The literacy learners from AlphaRoute courses have sub-titled their blog “The chain reaction of learners for literacy.”

I think Wendell is proposing a chain reaction of reflective practice through blogging. A chain of literacy practitioner blogs talking and listening to each other. Radiant.

And remember, if you feel that maintaining a blog is something you do not want to do right now, there is always space for your reflective writing at the literacies café, on the parade or in Literacies.

P.S I am in Devon for the weekend. Totnes, Paignton and Exeter.

Wednesday, June 4, 2008

edupunks in ireland

I am heading to England tomorrow to do some visiting and reconnecting with family and friends before Tannis and I meet up in Galway for the RaPAL Conference.
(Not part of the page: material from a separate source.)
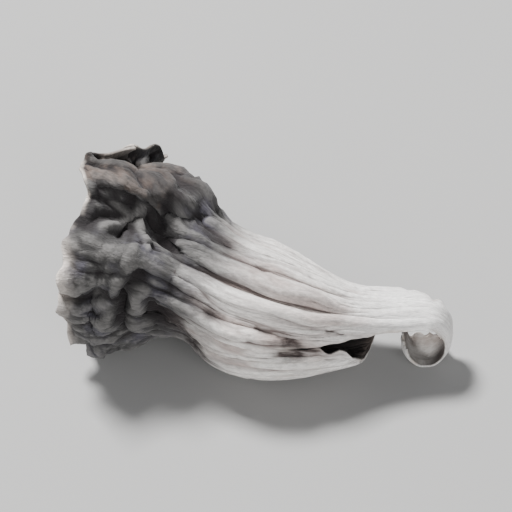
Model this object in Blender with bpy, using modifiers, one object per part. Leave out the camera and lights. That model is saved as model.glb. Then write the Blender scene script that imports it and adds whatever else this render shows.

I am so happy and grateful for this opportunity. If you are going too, we'll see you there.

I wish we could take you all with us. We'll do our best to bring as much of what we see and learn as we can to you here in the café. And to promote a cross-Atlantic crazy wisdom parade.

Posting might be a little erratic but we'll be thinking of you every minute.

Monday, June 2, 2008

today was just a blur ... edupunk!

What is edupunk?

It is the post 2.0 thing. I guess every time something -- a movement, an approach, a wish -- gets a name the profiteers move in and the instigators and dreamers have to move on. As Mike Caulfield says,

"...to people like us, Learning 2.0, if it is to remain relevant, must not be relegated to the dustbin of “features” or “products”. It’s neither a product or a process, but a way of approaching things, of which products are only one of the results.

...What began as a clever pun has outlived its usefulness to us. We’ve known that for a while, but as companies begin to reduce the social web to a set of ingredients in their products — we have to go further than whether product x allows trackbacks or not.

...“Edupunk” gets us there — with its implication of technical accessibility, a DIY ethic, quick and dirty over grand design, and a suspicion of corporate appropriation it hits a lot of the right notes."